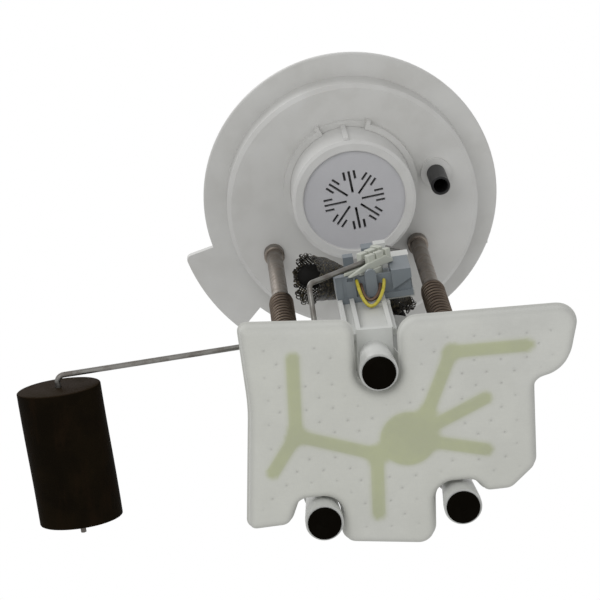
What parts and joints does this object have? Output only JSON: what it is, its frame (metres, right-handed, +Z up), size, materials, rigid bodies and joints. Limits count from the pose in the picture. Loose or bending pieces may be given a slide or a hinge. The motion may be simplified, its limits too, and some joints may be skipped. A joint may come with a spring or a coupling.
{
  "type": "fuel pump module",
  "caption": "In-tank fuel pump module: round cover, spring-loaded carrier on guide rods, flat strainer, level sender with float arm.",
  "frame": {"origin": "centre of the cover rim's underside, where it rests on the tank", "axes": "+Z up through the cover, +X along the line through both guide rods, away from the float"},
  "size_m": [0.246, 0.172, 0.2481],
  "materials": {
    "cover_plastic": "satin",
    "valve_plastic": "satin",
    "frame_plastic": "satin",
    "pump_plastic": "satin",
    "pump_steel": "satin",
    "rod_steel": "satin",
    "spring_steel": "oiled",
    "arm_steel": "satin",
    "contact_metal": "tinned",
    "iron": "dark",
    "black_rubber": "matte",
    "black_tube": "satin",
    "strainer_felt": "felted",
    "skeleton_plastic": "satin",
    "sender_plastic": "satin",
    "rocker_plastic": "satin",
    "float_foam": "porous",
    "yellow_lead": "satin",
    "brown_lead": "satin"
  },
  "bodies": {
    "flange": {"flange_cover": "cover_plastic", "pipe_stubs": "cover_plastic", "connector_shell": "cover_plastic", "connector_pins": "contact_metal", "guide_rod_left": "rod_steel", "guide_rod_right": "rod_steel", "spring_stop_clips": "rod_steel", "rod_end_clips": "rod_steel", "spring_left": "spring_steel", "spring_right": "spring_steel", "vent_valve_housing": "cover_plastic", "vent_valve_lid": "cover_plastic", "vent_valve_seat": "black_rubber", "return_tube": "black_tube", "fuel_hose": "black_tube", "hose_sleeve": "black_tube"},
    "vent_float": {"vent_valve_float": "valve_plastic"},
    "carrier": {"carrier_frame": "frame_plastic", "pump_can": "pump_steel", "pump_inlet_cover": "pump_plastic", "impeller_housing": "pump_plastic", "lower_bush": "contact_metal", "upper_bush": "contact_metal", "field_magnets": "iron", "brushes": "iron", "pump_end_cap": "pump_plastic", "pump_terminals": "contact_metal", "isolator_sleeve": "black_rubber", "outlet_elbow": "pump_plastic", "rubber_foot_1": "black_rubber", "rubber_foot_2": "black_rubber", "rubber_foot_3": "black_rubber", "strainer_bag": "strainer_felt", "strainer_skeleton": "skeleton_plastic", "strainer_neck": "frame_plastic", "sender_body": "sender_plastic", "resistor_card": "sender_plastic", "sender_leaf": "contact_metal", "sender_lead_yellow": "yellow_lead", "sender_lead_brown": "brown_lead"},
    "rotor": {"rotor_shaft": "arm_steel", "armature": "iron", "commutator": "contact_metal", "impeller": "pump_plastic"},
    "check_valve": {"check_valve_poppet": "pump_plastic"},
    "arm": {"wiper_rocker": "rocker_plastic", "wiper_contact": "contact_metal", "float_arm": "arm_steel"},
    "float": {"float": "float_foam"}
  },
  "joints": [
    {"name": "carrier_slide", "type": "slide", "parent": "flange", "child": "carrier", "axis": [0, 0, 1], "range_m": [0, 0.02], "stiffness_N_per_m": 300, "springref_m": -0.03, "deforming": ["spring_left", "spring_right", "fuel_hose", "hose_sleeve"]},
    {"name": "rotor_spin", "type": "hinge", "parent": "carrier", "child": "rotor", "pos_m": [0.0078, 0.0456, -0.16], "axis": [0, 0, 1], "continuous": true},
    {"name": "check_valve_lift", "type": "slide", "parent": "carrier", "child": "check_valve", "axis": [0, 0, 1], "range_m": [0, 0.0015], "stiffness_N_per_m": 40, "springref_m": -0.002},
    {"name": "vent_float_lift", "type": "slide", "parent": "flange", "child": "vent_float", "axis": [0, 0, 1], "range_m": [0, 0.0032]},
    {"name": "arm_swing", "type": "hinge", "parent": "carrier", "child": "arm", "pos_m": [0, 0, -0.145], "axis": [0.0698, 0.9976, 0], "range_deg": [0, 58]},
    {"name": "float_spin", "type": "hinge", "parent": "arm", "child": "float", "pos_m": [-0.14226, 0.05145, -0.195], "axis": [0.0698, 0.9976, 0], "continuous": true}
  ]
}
* * *
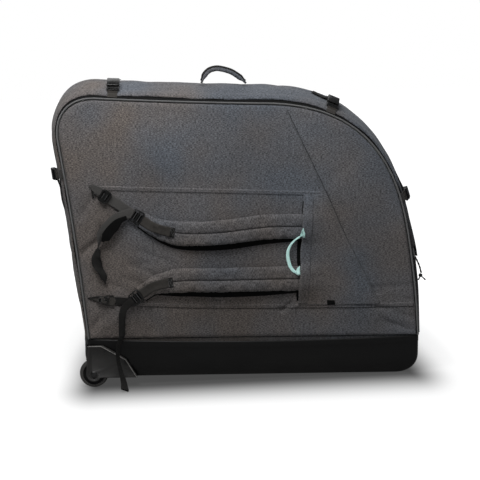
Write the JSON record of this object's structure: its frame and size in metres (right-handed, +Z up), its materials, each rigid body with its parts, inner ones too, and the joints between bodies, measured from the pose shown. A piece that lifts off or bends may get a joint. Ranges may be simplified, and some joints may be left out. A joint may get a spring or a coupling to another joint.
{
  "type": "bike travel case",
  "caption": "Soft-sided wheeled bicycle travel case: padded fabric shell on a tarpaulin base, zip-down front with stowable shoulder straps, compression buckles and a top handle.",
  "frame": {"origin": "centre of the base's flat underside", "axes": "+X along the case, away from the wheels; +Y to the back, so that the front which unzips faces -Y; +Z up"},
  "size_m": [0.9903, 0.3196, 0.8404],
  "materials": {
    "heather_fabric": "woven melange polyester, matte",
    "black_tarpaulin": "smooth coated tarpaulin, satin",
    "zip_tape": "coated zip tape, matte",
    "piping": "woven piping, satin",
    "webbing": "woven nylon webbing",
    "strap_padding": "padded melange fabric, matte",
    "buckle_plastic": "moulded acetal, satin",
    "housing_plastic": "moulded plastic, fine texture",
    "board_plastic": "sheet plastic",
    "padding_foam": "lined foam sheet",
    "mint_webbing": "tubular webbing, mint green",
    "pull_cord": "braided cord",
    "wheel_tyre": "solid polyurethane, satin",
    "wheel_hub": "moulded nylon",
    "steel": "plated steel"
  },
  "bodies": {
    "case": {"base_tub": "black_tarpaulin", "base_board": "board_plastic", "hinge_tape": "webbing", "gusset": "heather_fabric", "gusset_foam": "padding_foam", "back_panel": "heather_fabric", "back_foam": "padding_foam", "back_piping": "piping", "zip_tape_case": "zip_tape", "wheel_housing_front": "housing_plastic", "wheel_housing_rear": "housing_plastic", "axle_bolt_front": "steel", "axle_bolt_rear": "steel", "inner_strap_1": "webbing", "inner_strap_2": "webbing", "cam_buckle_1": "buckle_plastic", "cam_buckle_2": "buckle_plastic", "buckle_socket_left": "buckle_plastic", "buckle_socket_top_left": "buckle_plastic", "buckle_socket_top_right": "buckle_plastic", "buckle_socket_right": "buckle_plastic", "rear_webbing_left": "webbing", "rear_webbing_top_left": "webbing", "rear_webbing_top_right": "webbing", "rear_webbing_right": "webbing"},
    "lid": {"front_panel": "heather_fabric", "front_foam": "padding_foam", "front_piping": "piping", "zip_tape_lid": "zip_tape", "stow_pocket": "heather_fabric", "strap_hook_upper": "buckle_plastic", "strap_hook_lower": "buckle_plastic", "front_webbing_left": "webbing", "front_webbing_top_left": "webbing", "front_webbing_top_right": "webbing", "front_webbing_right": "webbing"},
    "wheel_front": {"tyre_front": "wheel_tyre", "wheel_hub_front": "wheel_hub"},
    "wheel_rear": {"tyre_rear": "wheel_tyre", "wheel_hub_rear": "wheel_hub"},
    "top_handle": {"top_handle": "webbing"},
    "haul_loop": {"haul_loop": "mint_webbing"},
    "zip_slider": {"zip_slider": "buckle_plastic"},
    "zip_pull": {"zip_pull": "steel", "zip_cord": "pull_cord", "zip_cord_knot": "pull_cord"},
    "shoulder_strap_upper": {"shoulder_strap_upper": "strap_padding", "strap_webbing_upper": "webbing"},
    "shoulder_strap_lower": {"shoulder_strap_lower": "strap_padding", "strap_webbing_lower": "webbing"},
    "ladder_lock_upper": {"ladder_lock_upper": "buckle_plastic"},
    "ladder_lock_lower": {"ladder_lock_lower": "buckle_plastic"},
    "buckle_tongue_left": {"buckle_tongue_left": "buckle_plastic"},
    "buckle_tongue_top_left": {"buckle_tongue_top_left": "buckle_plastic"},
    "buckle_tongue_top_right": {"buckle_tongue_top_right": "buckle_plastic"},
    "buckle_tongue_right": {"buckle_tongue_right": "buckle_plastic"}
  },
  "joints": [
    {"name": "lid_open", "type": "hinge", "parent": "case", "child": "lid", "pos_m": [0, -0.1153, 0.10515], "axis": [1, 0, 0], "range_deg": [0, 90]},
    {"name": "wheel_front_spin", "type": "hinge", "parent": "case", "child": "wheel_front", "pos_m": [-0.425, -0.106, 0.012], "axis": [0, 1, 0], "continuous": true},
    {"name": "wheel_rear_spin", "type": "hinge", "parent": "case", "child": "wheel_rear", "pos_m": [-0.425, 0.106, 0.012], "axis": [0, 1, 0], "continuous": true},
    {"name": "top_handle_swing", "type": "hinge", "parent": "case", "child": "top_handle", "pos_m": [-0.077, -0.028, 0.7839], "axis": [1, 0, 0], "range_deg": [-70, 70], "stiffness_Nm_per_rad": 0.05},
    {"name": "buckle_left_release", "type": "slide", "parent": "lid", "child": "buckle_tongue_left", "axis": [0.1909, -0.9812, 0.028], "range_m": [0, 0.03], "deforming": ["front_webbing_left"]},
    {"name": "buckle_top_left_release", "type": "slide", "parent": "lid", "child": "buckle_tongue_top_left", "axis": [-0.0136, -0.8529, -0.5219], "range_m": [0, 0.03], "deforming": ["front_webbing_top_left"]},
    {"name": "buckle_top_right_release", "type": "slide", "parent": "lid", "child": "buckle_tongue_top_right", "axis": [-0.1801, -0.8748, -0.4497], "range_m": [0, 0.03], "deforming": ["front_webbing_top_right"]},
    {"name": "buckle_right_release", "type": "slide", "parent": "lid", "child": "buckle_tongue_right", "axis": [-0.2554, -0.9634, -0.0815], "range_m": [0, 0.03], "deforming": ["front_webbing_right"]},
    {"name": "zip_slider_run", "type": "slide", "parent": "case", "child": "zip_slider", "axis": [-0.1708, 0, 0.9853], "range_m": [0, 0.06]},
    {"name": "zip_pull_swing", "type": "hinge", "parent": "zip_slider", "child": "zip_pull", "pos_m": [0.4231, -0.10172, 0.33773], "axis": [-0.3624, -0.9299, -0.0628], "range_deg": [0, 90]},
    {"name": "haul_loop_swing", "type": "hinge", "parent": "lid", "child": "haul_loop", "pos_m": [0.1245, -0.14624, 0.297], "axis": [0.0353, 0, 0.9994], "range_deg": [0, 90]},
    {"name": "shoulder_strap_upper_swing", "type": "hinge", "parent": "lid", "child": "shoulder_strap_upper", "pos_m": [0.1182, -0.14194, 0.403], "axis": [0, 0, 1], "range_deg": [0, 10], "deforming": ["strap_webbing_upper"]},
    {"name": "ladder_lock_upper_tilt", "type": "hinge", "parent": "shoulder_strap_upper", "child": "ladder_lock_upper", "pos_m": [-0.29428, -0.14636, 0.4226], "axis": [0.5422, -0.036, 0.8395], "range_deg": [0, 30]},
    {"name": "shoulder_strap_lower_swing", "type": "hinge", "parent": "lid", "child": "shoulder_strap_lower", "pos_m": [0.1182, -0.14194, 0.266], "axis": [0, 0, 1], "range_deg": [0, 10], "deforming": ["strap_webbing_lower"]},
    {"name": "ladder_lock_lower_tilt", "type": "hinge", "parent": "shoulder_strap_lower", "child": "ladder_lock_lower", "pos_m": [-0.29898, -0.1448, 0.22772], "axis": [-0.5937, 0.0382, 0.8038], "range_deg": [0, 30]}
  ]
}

EXERCISE: Pull every line holding "materials" out of the records.

TASK RESULT:
What parts and joints does this object have? Output only JSON: what it is, its frame (metres, right-handed, +Z up), size, materials, rigid bodies and joints. Limits count from the pose in the picture. Loose or bending pieces may be given a slide or a hinge. The motion may be simplified, its limits too, and some joints may be skipped. A joint may come with a spring or a coupling.
  "materials": {
Write the JSON record of this object's structure: its frame and size in metres (right-handed, +Z up), its materials, each rigid body with its parts, inner ones too, and the joints between bodies, measured from the pose shown. A piece that lifts off or bends may get a joint. Ranges may be simplified, and some joints may be left out. A joint may get a spring or a coupling to another joint.
  "materials": {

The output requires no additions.